• **Aim of the task**: Both the line containing "Write part 4" and the line containing "return math.degrees(math.atan2(hit.y - axis[1], hit.x" are to be reproduced exactly, along with every line between them, and nothing more.

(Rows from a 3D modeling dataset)
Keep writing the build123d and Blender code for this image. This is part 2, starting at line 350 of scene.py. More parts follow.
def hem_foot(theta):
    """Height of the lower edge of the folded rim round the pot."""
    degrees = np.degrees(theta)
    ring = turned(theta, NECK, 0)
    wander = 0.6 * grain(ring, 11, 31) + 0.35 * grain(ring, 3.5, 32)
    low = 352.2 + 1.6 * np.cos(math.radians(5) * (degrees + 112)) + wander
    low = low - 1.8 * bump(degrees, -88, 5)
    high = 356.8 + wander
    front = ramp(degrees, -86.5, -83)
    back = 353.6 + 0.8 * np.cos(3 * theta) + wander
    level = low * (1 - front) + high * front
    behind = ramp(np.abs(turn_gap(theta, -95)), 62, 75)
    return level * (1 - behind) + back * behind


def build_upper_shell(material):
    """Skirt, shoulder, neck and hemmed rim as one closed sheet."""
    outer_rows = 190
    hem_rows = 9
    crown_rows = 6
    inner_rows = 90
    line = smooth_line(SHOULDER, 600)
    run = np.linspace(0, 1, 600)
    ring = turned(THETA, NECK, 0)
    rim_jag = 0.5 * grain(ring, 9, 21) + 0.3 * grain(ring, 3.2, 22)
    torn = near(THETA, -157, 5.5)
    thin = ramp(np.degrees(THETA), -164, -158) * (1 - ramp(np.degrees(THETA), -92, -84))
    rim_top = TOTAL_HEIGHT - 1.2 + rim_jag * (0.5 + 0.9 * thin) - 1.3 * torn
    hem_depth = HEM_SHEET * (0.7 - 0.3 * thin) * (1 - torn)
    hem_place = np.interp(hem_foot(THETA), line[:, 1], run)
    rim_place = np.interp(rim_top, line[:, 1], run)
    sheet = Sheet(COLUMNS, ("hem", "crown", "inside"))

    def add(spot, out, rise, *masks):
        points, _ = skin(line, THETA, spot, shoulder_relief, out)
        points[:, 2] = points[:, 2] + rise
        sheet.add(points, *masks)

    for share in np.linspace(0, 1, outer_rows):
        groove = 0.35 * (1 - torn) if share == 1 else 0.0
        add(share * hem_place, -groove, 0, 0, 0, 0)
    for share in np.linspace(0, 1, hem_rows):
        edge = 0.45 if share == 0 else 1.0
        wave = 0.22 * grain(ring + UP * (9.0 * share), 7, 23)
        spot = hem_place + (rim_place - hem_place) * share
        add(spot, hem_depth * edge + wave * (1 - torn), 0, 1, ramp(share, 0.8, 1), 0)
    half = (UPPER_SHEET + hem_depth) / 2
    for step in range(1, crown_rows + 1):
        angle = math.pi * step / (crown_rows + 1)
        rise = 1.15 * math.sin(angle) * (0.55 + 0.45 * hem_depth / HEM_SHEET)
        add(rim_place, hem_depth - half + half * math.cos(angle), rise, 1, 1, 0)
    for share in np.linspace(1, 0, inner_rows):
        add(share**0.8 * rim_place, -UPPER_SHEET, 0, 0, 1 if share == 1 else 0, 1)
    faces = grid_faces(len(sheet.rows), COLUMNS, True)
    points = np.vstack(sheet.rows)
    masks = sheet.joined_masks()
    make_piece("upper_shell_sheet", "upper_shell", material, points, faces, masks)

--

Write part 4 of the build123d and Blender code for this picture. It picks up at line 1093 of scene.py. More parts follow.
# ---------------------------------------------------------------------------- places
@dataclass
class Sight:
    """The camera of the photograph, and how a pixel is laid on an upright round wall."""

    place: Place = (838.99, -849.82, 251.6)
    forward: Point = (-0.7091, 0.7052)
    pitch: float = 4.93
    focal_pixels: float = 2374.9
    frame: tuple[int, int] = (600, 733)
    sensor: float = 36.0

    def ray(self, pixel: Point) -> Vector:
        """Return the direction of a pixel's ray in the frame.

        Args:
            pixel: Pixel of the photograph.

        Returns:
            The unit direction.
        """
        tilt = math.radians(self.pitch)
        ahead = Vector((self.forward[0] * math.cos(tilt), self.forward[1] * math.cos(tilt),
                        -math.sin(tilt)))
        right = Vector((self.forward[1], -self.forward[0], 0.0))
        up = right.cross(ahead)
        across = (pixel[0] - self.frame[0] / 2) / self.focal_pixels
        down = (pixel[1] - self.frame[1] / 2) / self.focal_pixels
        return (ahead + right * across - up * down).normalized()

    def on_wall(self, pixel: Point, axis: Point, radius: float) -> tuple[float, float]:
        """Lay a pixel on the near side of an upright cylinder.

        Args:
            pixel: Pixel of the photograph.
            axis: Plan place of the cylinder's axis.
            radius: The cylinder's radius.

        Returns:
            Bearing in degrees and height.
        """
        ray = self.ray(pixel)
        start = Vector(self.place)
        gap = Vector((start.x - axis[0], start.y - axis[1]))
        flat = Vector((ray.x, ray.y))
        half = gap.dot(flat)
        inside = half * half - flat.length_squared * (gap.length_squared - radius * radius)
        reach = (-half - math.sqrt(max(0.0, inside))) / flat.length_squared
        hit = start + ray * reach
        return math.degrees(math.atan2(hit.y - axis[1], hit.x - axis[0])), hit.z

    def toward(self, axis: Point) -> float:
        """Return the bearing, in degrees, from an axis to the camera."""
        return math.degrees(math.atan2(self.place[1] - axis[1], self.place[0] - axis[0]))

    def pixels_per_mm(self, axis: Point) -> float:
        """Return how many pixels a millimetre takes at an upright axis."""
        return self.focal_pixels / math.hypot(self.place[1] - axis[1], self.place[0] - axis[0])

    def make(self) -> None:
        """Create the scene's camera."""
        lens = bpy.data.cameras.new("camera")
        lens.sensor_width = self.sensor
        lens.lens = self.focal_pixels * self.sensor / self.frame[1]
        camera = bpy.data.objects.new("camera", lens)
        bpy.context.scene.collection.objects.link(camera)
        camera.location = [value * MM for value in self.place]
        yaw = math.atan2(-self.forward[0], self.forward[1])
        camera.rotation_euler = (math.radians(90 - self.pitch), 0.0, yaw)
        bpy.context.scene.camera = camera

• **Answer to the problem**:
Write part 4 of the build123d and Blender code for this picture. It picks up at line 1093 of scene.py. More parts follow.
# ---------------------------------------------------------------------------- places
@dataclass
class Sight:
    """The camera of the photograph, and how a pixel is laid on an upright round wall."""

    place: Place = (838.99, -849.82, 251.6)
    forward: Point = (-0.7091, 0.7052)
    pitch: float = 4.93
    focal_pixels: float = 2374.9
    frame: tuple[int, int] = (600, 733)
    sensor: float = 36.0

    def ray(self, pixel: Point) -> Vector:
        """Return the direction of a pixel's ray in the frame.

        Args:
            pixel: Pixel of the photograph.

        Returns:
            The unit direction.
        """
        tilt = math.radians(self.pitch)
        ahead = Vector((self.forward[0] * math.cos(tilt), self.forward[1] * math.cos(tilt),
                        -math.sin(tilt)))
        right = Vector((self.forward[1], -self.forward[0], 0.0))
        up = right.cross(ahead)
        across = (pixel[0] - self.frame[0] / 2) / self.focal_pixels
        down = (pixel[1] - self.frame[1] / 2) / self.focal_pixels
        return (ahead + right * across - up * down).normalized()

    def on_wall(self, pixel: Point, axis: Point, radius: float) -> tuple[float, float]:
        """Lay a pixel on the near side of an upright cylinder.

        Args:
            pixel: Pixel of the photograph.
            axis: Plan place of the cylinder's axis.
            radius: The cylinder's radius.

        Returns:
            Bearing in degrees and height.
        """
        ray = self.ray(pixel)
        start = Vector(self.place)
        gap = Vector((start.x - axis[0], start.y - axis[1]))
        flat = Vector((ray.x, ray.y))
        half = gap.dot(flat)
        inside = half * half - flat.length_squared * (gap.length_squared - radius * radius)
        reach = (-half - math.sqrt(max(0.0, inside))) / flat.length_squared
        hit = start + ray * reach
        return math.degrees(math.atan2(hit.y - axis[1], hit.x - axis[0])), hit.z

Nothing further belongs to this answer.